When the sun sets here in Greenbelt, there are often a few beautiful moments that can be seen from many places, including our own front yard. Walking around the lake, we discovered a little inlet where the sunset lasts longer and blends with the clouds to create magic for thirty minutes or more.
Quite by accident, we recently learned about what I now call “the second showing.” We timed our arrival at the lookout point on the lake at the precise moment to see the sun quickly drop, leaving in its wake a panoply of colors that seemed to dance. Once the sun had fully dropped, I was filled with gratitude for the beauty we had witnessed and I was ready to leave.
Several neighborhood photographers were there.
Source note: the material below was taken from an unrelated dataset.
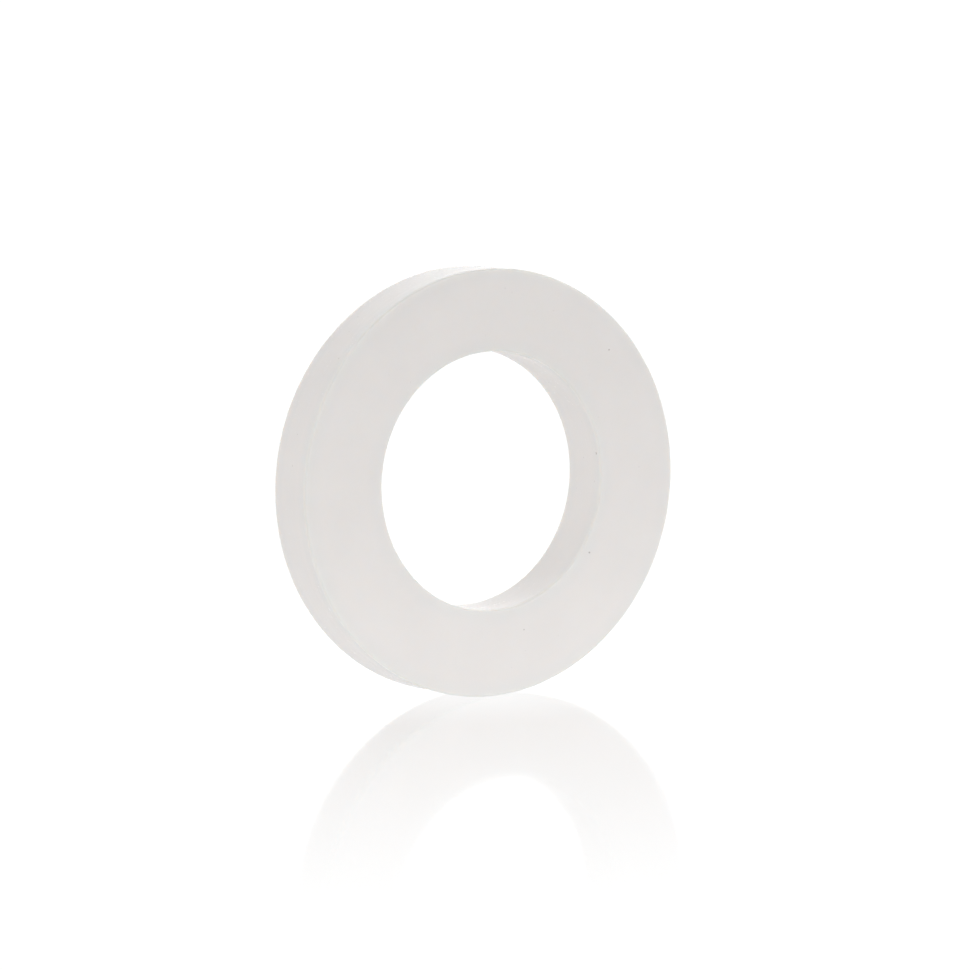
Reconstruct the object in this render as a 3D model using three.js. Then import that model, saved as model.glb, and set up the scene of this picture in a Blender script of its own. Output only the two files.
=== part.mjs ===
// Flat washer: one soft ring of milky silicone rubber, with a rectangular section and softly rounded edges.
// Millimetres, +Z up. The ring stands on its rim with its axis along Y, and the origin is at its centre.

import * as THREE from "three";

const OUTER_DIAMETER = 24.0;
const BORE_DIAMETER = 14.5;
const THICKNESS = 3.2;
const EDGE_RADIUS = 0.2;

const RING_SEGMENTS = 128; // a multiple of 4, so that all four sides of the ring end in a flat facet
const EDGE_STEPS = 4; // facets round each rounded edge

const SILICONE_COLOUR = 0xe3dfdc;
const SILICONE_ROUGHNESS = 0.45;

// One rounded edge of the section: a quarter turn about its centre, in the plane of radius and height.
function roundedEdge(centreRadius, centreHeight, startAngle) {
  const points = [];
  for (let step = 0; step <= EDGE_STEPS; step += 1) {
    const angle = startAngle + (step / EDGE_STEPS) * (Math.PI / 2);
    points.push(
      new THREE.Vector2(
        centreRadius + EDGE_RADIUS * Math.cos(angle),
        centreHeight + EDGE_RADIUS * Math.sin(angle),
      ),
    );
  }
  return points;
}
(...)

One, a gentleman who had a tripod and a camera a little more sophisticated than a cell phone, observed how the real beauty would arrive in about fifteen minutes. I didn’t believe him. The sky was getting dark and was filled with clouds. I was sure he was mistaken.
Geraldine, ever optimistic, suggested we wait. I said, “No, let’s get going.” We started the walk home. As we headed up the hill, Geraldine looked behind us and saw this beautiful mix of light red and clouds filling the sky. She urged me to head back with her. In fact, she insisted, and I reluctantly agreed.
We had to run the last 100 yards to the edge of the outlet to catch the magical end of the “second show.” It was spectacular – so many light and dark colors flowing between each other and dancing against the clouds. The photographer was shooting away, with a huge smile on his face.
A few days later, now as believers, Geraldine and I were at the inlet with the photographer. I asked him if the sunsets here were this spectacular all year round. I wondered out loud how I had missed this for so long. He explained that the inlet was the best place to photograph this spectacular phenomenon during the winter. In summer, he said the best viewing is down the shoreline, about a half-mile away. He told me it took patience and time to learn the ways of the sunset.
If I learn my lessons from the sunset, I can slow down more often to take the second look – to see what the “second show” reveals. All of us are deeper and more beautiful than is readily obvious. Surely, there is a force for good in each of us that is bigger than the force for evil. And if we can’t see it right now, maybe we can stroll further down the shore in the coming season and try again.
Maybe if we slow down and take that second look, we will be amazed at the beauty we see and the loving connections we will make. Wouldn’t it be a shame to go home without seeing the “second show?”